KILIÇDAROĞLU DEVAM ETMELİ…
Geri gelelim sözde ‘Adalet’ yürüyüşüne…

Halk, basın, CHP ve Kılıçdaroğlu yaklaşık bir ay boyunca E-5 karayolunda oyalanırken…

Türkiye’de, Ankara’da, TBMM’de ve sınırlarımızda neler olduğunun farkında mıyız?

Sayın Kılıçdaroğlu, bu tür eylemlerine devam etmeli, etmeli ki yönetimsel işler daha rahat yürüsün. 

Bu sayede…

Hem daimi gündemde kalır. Hem muhalif cenahın gazını almış olur. Hem de koltuğunu sağlamlaştırır.  

Hatta AK Parti’ye de büyük iyilik yapmış olur. Ki Ankara’da kalıp hükümetin icraatlarına sürekli takoz koymaktansa, böyle kendisini yollara vurması daha hayırlıdır. 

Malumunuz! Kemal Bey, Adalet Mitingi'nin bir son değil başlangıç olduğunu söyledi.

O zaman önümüzdeki süreçte kendisinden daha yaratıcı atraksiyonlar bekliyoruz. 

Mesela…

Yine ‘Adalet’ için Ağrı dağının zirvesine tırmanabilir. 

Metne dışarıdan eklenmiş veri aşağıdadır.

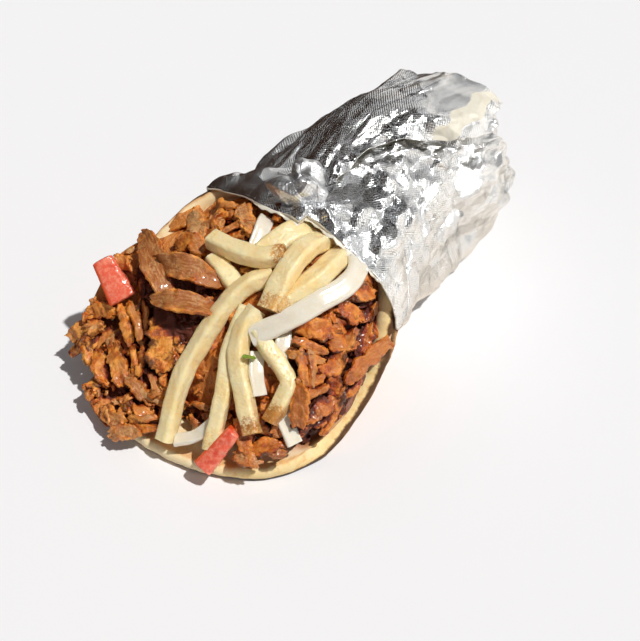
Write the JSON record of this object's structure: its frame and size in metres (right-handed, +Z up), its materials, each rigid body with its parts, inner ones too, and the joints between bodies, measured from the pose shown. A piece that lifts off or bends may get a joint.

Ne bileyim,  İzmir’den Yunanistan’a yüzebilir.

Ya da 10 bin fitten paraşütle Konya ovasına atlayabilir.

Ne var ki bu önerilerim E-5’te beyaz gömlekle yürümeye benzemez, naçizane tavsiyem sıkı giyinmesi yönündedir.

Zira Kılıçdaroğlu’nun sağlığı Türkiye’nin bekası için son derece önemlidir.

Son olarak…

Kılıçdaroğlu, Bülent Ecevit ile özdeşleşen yöntemleri kullanmaya devam ediyor. 

Daha önce başına  ‘Ecevit kasketi’ takan Kılıçdaroğlu, Maltepe mitinginde de güvercinler uçurdu. 

Yok! Mustafa Sarıgül gibi sarıya boyamadı,  orijinal rengiyle uçurdu. 

Şimdi hitap ettiği kitlenin bir bölümünü göz önünde bulundurarak…

Canlı yayın konuğu olduğu televizyon kanallarından birinde saz çalıp türkü söylemesini de bekleriz. 

Yazımın başlığına fena halde takıldığınızı biliyorum. 

Lafı dolandırmadan söylemek gerekirse…

Kılıçdaroğlu’nun uçurduğu kuş temenniden öte değildir. 

Ne kimseyi ürkütür, ne MİT TIR'ları vatana ihanet davasından hapis cezasına mahkûm olan Enis Berberoğlu’nun tahliyesine vesile olur, ne de Kılıçdaroğlu’nun Ecevit’in yerini doldurabildiğinin kanıtıdır. 

NOT: “Ey Hasan Eser sen dünya basınını okumuyor musun? Yazdıklarının tamamı dünya basınının aksine…” şeklinde mesaj atan okurlarıma selam olsun. Olayları dünya basınının tersine değerlendiriyorsam, demek ki doğru yoldayım. 

Günün sözü: Türkün Türk'ten başka dostu yoktur.